Depending on the value of the business and other assets of the marriage will determine how the business factors into the distribution.  If an offset with other assets can be accomplished, it may be best to do an offset of the value.  In cases where the business is the most valuable asset, a structured buyout will be necessary.  This may involve a combination of a lumpsum and payments over time.

For more information see:

/Family-Law-Divorce/Divorce-Involving-Business-Owners-the-Self-Employed/

When you get divorced in PA, social security is not considered as an asset in divorce. It may be considered as income for purposes of alimony but not as an asset.  If you were a spouse who did not work and did not contribute to Social Security or if you worked part-time and your benefit is not very much, you should inquire as to whether you are eligible for spousal benefits.  If your ex-spouse worked and contributed to Social Security, you may be eligible for Social Security.  In order to be eligible, you must be unmarried at the time you apply for benefits. Even if you are divorced in between marriages from someone else, you may still be eligible to collect on the first spouse if you meet the requirements.  You must be at least 62 years.  You must have been married to the spouse for at least ten years to collect.  If your spouse is not yet collecting, you can still collect as long as you have been divorced for at least two years.  If you wait until full retirement, you will receive half of what your ex-spouse’s full retirement benefit is.  Your collection of the half of their benefit does not reduce their full benefit.  They will still be eligible for their full retirement benefit.  Social security no longer sends statements out in the mail of your earning history but they are easily accessible online at www.ssa.gov and you should set up an account for yourself to view online.  To learn more about your rights if you are divorced visit: 

http://www.socialsecurity.gov/retire2/divspouse.htm.

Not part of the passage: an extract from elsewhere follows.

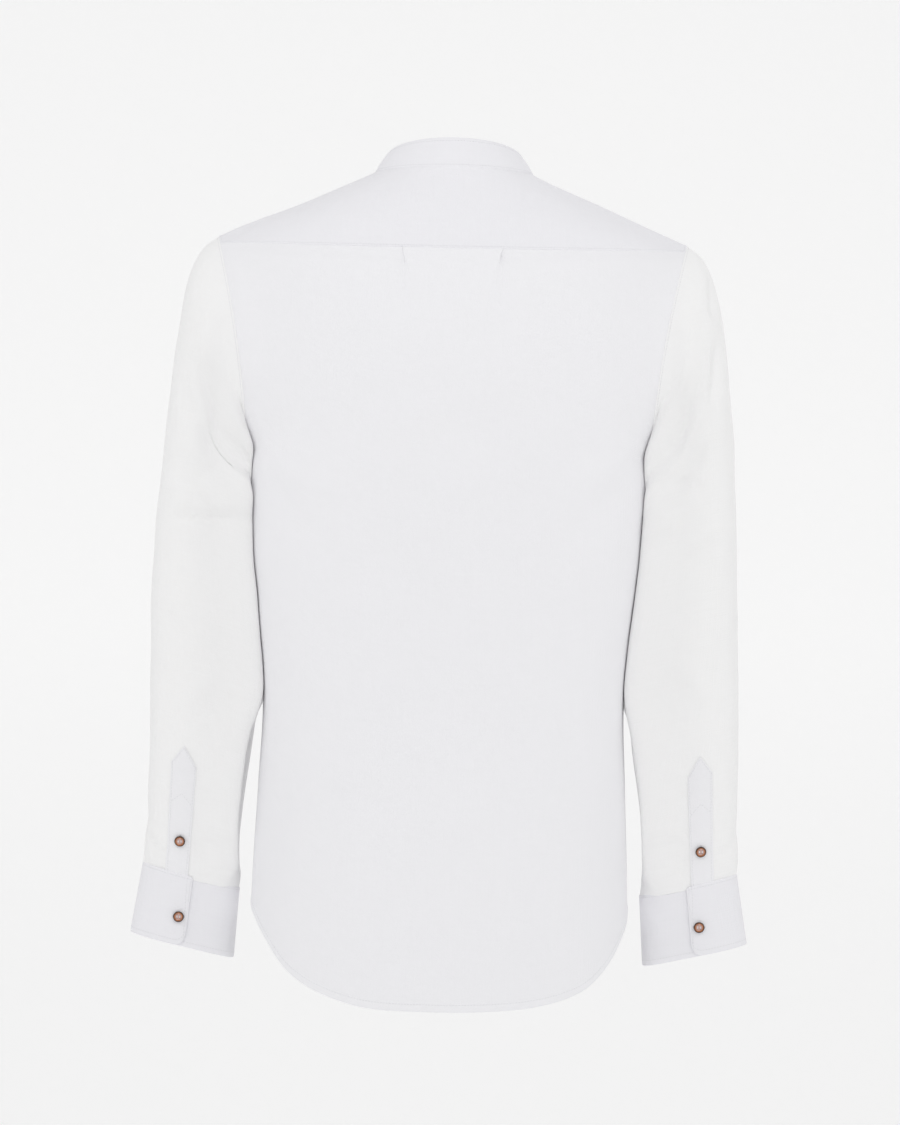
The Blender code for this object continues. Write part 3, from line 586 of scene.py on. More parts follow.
def sleeve_lift(down, angles):
    """The large folds: each a bell across the sleeve's length, along a sloping line part of the way
    round."""
    total = np.zeros(np.broadcast(down, angles).shape)
    for at, angle, slope, half_turn, half_length, height in SLEEVE_FOLDS:
        turn = (angles - angle + 180) % 360 - 180
        across = (down - at - slope * turn) / half_length
        total += height * np.exp(-(across**2)) * ease(1 - abs(turn) / half_turn)
    return total


def sleeve_patch(down, angles, wraps=False):
    """Part of the left sleeve with its large folds."""
    base = sleeve_base(down, angles)
    return base + normals_of(base, wraps) * sleeve_lift(down, angles)[..., None]


def sleeve_lines():
    """How far down each row of the left sleeve lies, from the cuff up to the armhole, and each column's
    angle."""
    columns, rows = SLEEVE_COUNTS
    low, high = 1 - SLEEVE_ENDS, SLEEVE_ENDS[::-1]
    down = np.concatenate([low[:-1], np.linspace(low[-1], high[0], rows), high[1:]])
    return down[:, None], np.linspace(-180, 180, columns + 1)[None, :-1]


def press_share():
    """Where round its rings the left sleeve bulges against the body: a bell with a flat top, from the
    armhole down."""
    down, angles = sleeve_lines()
    angle, half_turn, soft = PRESS_TURN
    return ease((half_turn - abs((angles - angle + 180) % 360 - 180)) / soft) * ease(down / PRESS_START)


def cuff_grid():
    """The left cuff: a strip from the bottom ring to the sleeve's last ring, round from its under end to
    its lap's end in a slight spiral, with its lower corners rounded off."""
    first, last = CUFF_UNDER_END + CUFF_ENDS, CUFF_LAP_END - CUFF_ENDS[::-1]
    angles = np.concatenate([first[:-1], np.linspace(first[-1], last[0], CUFF_COUNTS[0]), last[1:]])
    cosine, sine = np.cos(np.radians(angles))[:, None], np.sin(np.radians(angles))[:, None]
    seam = {side: [SLEEVE[f"{side}_{axis}"][-1] for axis in "xyz"] for side in ("outer", "inner")}
    rings, outward = [], []
    for ring, depth in ((CUFF_BOTTOM, CUFF_BOTTOM["half_depth"]), (seam, SLEEVE["half_depth"][-1])):
        middle = np.add(ring["outer"], ring["inner"]) / 2
        side = np.subtract(ring["outer"], ring["inner"]) / 2
        power = 2 + CUFF_FLATNESS * (ring is CUFF_BOTTOM) * ((sine > 0) & (cosine < 0))
        reach = (abs(cosine) ** power + abs(sine) ** power) ** (-1 / power)
        rings.append(middle + reach * (cosine * side + sine * np.array([0, depth, 0])))
        outward.append(unit(cosine * side / (side @ side) + sine * np.array([0, 1 / depth, 0])))
    corner = corner_cut(rings[0], np.linalg.norm(rings[1] - rings[0], axis=1), CUFF_CORNER)
    spiral = ease((angles - CUFF_LAP_END) / CUFF_EASE + 2) - ease((CUFF_UNDER_END - angles) / CUFF_EASE + 2)
    share = np.linspace(0, 1 + CUFF_OVER / CUFF_HEIGHT, CUFF_COUNTS[1])[:, None]
    up = (corner + (1 - corner) * share)[..., None]
    lift = CUFF_PROUD + CUFF_RISE * spiral
    return rings[0] + (rings[1] - rings[0]) * up + outward[0] * lift[:, None]


def gauntlet_grid():
    """The left gauntlet: the sleeve's own surface between two angles, from the cuff up to a pointed top."""
    low, high = GAUNTLET_EDGES
    columns, rows = GAUNTLET_COUNTS
    angles = np.linspace(low, high, columns)[None, :]
    point = GAUNTLET_POINT * (1 - abs(angles - (low + high) / 2) / (high - low) * 2)
    share = np.linspace(-GAUNTLET_TUCK, 1, rows)[:, None]
    down, angles = np.broadcast_arrays(1 - (GAUNTLET_TOP + point) * share, angles)
    return sleeve_patch(np.minimum(down, 1), angles)


# ---------------------------------------------------------------- cloth


def normals_of(points, wraps=False):
    """Unit normals of a grid, out of the garment: across the columns, crossed with up the rows."""
    if wraps:
        along = np.roll(points, -1, axis=1) - np.roll(points, 1, axis=1)
    else:
        along = np.gradient(points, axis=1)
    return unit(np.cross(along, np.gradient(points, axis=0)))


def crease_lift(piece, points, normals):
    """How far a piece's creases push it out: each a bell across a bowed line, fading to nothing at its
    two ends."""
    total = np.zeros(points.shape[:2])
    rows = [(side, *row) for (name, side), rows in CREASES.items() if name == piece for row in rows]
    for side, x0, z0, x1, z1, bow, width, height in rows:
        start, run = np.array([x0, z0]), np.array([x1 - x0, z1 - z0])
        length = np.linalg.norm(run)
        way = run / length
        away = points[..., [0, 2]] - start
        t = dot(away, way) / length
        across = away[..., 0] * -way[1] + away[..., 1] * way[0] - bow * 4 * t * (1 - t)
        fade = ease(t / CREASE_FADE) * ease((1 - t) / CREASE_FADE)
        facing = ease(normals[..., 1] * side / CREASE_FACING)
        total += height * np.exp(-((across / width) ** 2)) * fade * facing
    return total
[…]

What happens to a child when their parent goes to prison? If a child is placed with the state agency, such as Children and Youth, a parent may still be able to visit with their child during the time that the parent is incarcerated. It is important for an incarcerated parent to do everything possible to maintain contact with their child and to be active in order to protect their parental rights. Failure to maintain contact or interest can result in a termination of parental rights and adoption if the child is in agency care. Even if visits do not occur, it is important to write, request information about the child, attend hearings and take parenting classes while in prison. If drug and alcohol abuse is an issue, it is important to seek help while incarcerated through the programs offered through the prison.

If a child is with the other parent, oftentimes, the Court does not enter a visitation schedule. Perhaps the Court does not feel compelled to make a parent who is not incarcerated bring a child to visit the prison whereas if the child is in foster care, an agency worker usually brings the child to the prison. Studies show that maintaining family relationship usually helps with the rate of recidivism. If you do choose to bring a child to the prison, you may wonder what those visits look like and what happens during the visits.

If the inmate is in Bucks County, they will be either housed in the prison or the community center. You must contact the prison to find out days and times that there are visitation hours. You should arrive early as they only have limited number of visitors and if it fills up, you will not get in. Your child must be accompanied by an adult and both the child and adult must be on a pre-approved list in order to get it. The visits last approximately a half hour and you will be herded in through security to a room with windows and a telephone. Your child’s parent will be brought into a large gym and they will find you at the window with the phone where you can speak through the glass via a phone. There is no physical contact.